EAST ST. LOUIS — City Council members are calling for a certified audit of the city's red-light camera program, saying it has yet to collect a dime in fines from the private company that runs the program.
Some want to end the city's contract with Florida-based Innovative Traffic Solutions, saying the company has not held up its end of the agreement.
"We've received payments from citizens, but we haven't seen any payments from the red light camera company," City Treasurer Joe Lewis said.
Under an agreement approved by the city, Innovative Traffic Solutions put red-light cameras at the intersection of 25th and State streets in December. Nearly a year later, it has yet to collect the $60 from every $100 ticket the company has issued that is supposed to go to the city.
Councilman Emeka Jackson-Hicks said she has heard numerous complaints about the program from residents that warrant a thorough investigation into the city's contract with the company.
"They are incorrectly processing license plates, putting the wrong state off of license plates onto tickets, putting the wrong license numbers on violations, and the wrong citizens are receiving violations," she said.
When drivers or vehicle owners receive a ticket for traffic violations caught on camera, such as running a red light, they are instructed to pay the fines to Sensys America, another Florida-based company. However, many send their money to City Hall instead.
Lewis said his office has sent Sensys America a little more than $14,000 since the program began a year ago.
Asked why he didn't keep the city's portion of the money, Lewis said, "That's been my position all along, but I was directed to send the money to the company in Florida.
"Based on the city manager's directions and the council's, with the money collected in the treasurer's office, we had to forward to the Florida company with the understanding that we were supposed to receive 60 percent of that back," Lewis said.
Several councilmen raised questions about the connection between Innovative Traffic and Sensys America.
City Attorney Mike Wagner said he wasn't sure whether Sensys America was a partner or just the collection agency for Innovative Traffic Solutions. He said that in his opinion, the city's contract with the company is legal and binding.
Wagner said under a renegotiated agreement he is preparing, the city will get all the money it is owed, which he estimated at about $42,000 to date.
When drivers have questions regarding the violations or want to appeal, they are instructed not to call the police department or City Hall but rather an 800 number that was provided by the company. But, it seems no one is answering the phones at that number, Jackson-Hicks said.
Numerous calls to Innovative Traffic Solutions by the News-Democrat for comment were not returned.
"Frankly speaking, the program is so outrageous that police and other emergency vehicles who are responding to emergencies are receiving tickets," Jackson-Hicks said.
Innovative Traffic Solutions also is not processing tickets in the 10-day turn-around time stipulated in the contract, Jackson-Hicks said. Some citizens have called her complaining about receiving tickets for alleged violations five to six months after the incident occurred.

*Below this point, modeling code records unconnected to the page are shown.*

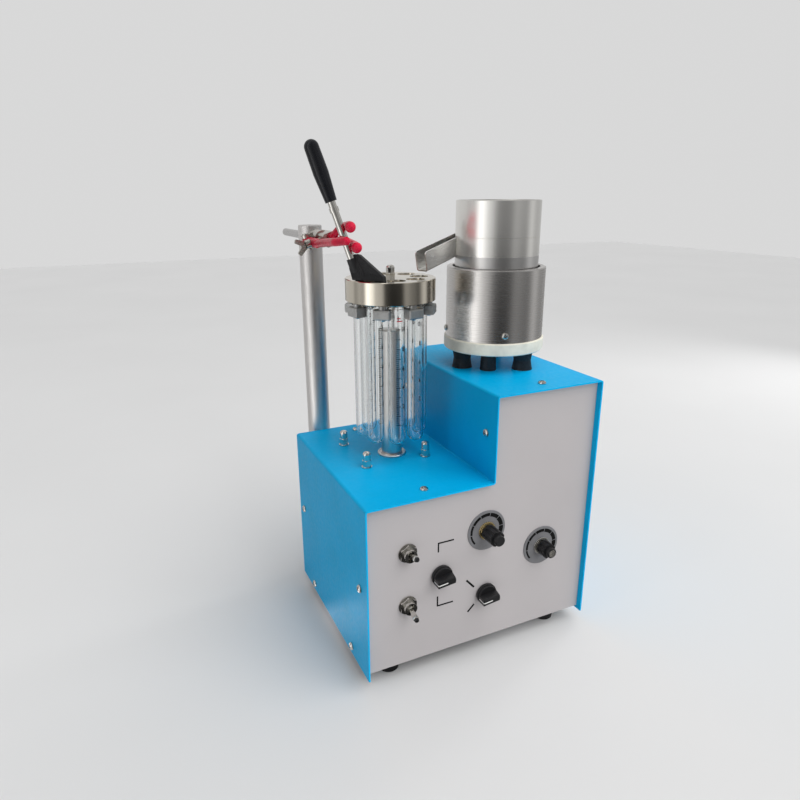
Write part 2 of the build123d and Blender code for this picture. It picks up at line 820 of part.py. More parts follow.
def make_selector_knob(x, z):
    skirt_y = panel_y - 0.9
    height = selector_out - 0.9
    skirt = pin(selector_r, 2.6)
    body = Pos(0, 0, 2.6) * Cone(selector_r - 0.7, selector_r - 2.2, height - 2.6, align=UP)
    bar = Rot(0, 0, 180) * block(-selector_r, selector_r + 2, -pointer_w / 2, pointer_w / 2, 5.0, height + 1)
    sides = pin(2 * selector_r, height, z=5.0) - bar
    body -= sides
    nose = Pos(selector_r - 2.4, 0, 5.0) * Box(4.4, pointer_w, height - 5.0, align=UP)
    body = chamfer((body + nose).faces().sort_by(Axis.Z)[-1].edges(), 0.7)
    knob = Pos(x, skirt_y, case_z + z) * Rot(90, 0, 0) * Rot(0, 0, pointer_angle) * (skirt + body)
    return knob + pin_y(knob_shaft_r, skirt_y - 1.0, panel_y + sheet + 9.5, x, case_z + z)


def make_rate_knob(x, z, out):
    y_low = panel_y - dial_t - 3.4 - part_gap
    length = out - (panel_y - y_low)
    knob = pin(rate_knob_r, length - 5.0) + pin(rate_knob_r - 2.4, length)
    knob = chamfer(knob.edges().group_by(Axis.Z)[-1], 0.6)
    for a, fx, fy in round_places(8, rate_knob_r + 0.7):
        knob -= pin(1.7, length - 7.0, fx, fy, 2.0)
    knob = Pos(x, y_low, case_z + z) * Rot(90, 0, 0) * knob
    return knob + pin_y(knob_shaft_r, y_low - 1.0, panel_y + sheet + 6.5, x, case_z + z)


def make_power_inlet():
    z = case_z + inlet_z
    pw, ph = inlet_plate
    bw, bh = inlet_body
    cw, ch = inlet_cavity
    y = rear_y
    plate = block(inlet_x - pw / 2, inlet_x + pw / 2, y, y + 2.4, z - ph / 2, z + ph / 2)
    plate = fillet(plate.edges().filter_by(Axis.Y), 4.0)
    body = block(inlet_x - bw / 2, inlet_x + bw / 2, y - inlet_depth, y, z - bh / 2, z + bh / 2)
    cavity = block(inlet_x - cw / 2, inlet_x + cw / 2, y - inlet_depth + 2.5, y + 3, z - ch / 2, z + ch / 2)
    cavity = chamfer(cavity.edges().filter_by(Axis.Y).group_by(Axis.Z)[-1], 4.0)
    inlet = plate + body - cavity
    for dx, dz in ((-7.0, -2.0), (0.0, 2.0), (7.0, -2.0)):
        inlet += block(inlet_x + dx - 1, inlet_x + dx + 1, y - inlet_depth, y - 4.5, z + dz - 2, z + dz + 2)
    for side in (-1, 1):
        inlet -= pin_y(1.6, y - 3, y + 3, inlet_x + side * 20.0, z)
    return inlet


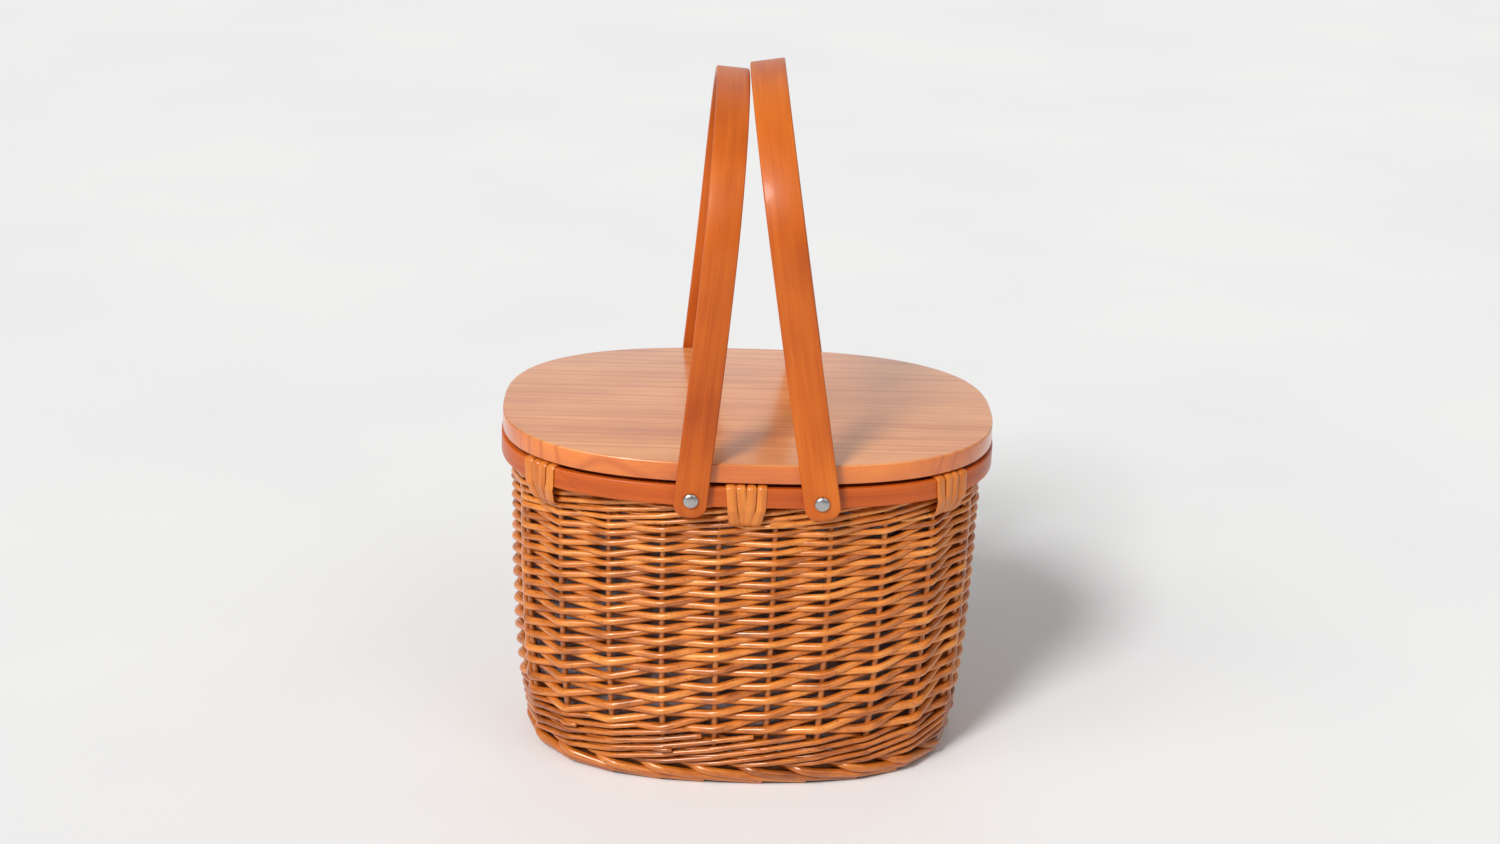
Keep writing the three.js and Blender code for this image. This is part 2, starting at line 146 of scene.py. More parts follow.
def wall_point(s, z, out=0.0):
    """Point of the woven wall at stake coordinate s and height z, `out` beyond the stakes' centre line.

    Between two stakes the wall runs straight, as rods do."""
    s, z, out = np.broadcast_arrays(np.asarray(s, float), z, out)
    lower = np.floor(s)
    share = (s - lower)[:, None]
    half = wall_half(z)
    ends, normals = [], []
    for step in (0, 1):
        angle = angle_at((lower + step + 0.5) % STAKES / STAKES * PERIMETER)
        a, b = half - STAKE_INSET, half_width(half) - STAKE_INSET
        p = oval(angle, a, b)
        n = np.stack([np.sign(p[:, 0]) * np.abs(p[:, 0] / a) ** (OVAL_POWER - 1) / a,
                      np.sign(p[:, 1]) * np.abs(p[:, 1] / b) ** (OVAL_POWER - 1) / b], -1)
        ends.append(p)
        normals.append(n / np.linalg.norm(n, axis=1)[:, None])
    flat = ends[0] * (1 - share) + ends[1] * share
    normal = normals[0] * (1 - share) + normals[1] * share
    normal /= np.linalg.norm(normal, axis=1)[:, None]
    return np.concatenate([flat + normal * out[:, None], z[:, None]], 1)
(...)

"There is no good recordkeeping in the city. We don't know how many tickets have been processed or how much money has been collected," she said. She said an additional $100 late fee that the company is charging citizens who do not have the money to pay the ticket on time is placing an undue hardship on people who are already under a tremendous financial strain.
"I need some answers. I have some issues with Innovative Traffic Solutions," Jackson-Hicks said at a recent city council meeting, calling the situation "ridiculous."
At the meeting, Councilman Roy Mosley asked Wagner whether the city could void its contract and put it out for bid again. He also questioned the connection with Innovative Traffic and Sensys America.
Councilman Delbert Marion said a certified audit will show how much money is actually owed to the city.
"We want the money that is owed to the city and we need to know exactly how many tickets have been processed since the cameras were put up," he said.
Marion said the city was careless in its dealings with the company.
"We got into this mess for not dotting all the i's and crossing all of the t's," he said.
But Marion said he is not ready to call it quits with Innovative Traffic.
"More than a money-making initiative, the red light cameras were put up at 25th and State streets as a safety initiative," he said.
"The contract needs to be gone over with attorneys from both parties, and the wrinkles ironed out so we can move forward. Right now, there are a lot of flaws in the contract. It should have been ironed out in the beginning. But, nobody knew what photo enforcement was all about," Marion said.
Wagner, who was directed to address the city's concerns with the company, said he plans to present a renegotiated agreement to City Council members soon that he believes "addresses all of their concerns."
The renegotiated agreement will include adjustments in the late fees charged; how fines are distributed; financial accountability, and modifications in local control and how tickets are issued. Presently the city has no local control over tickets, he said.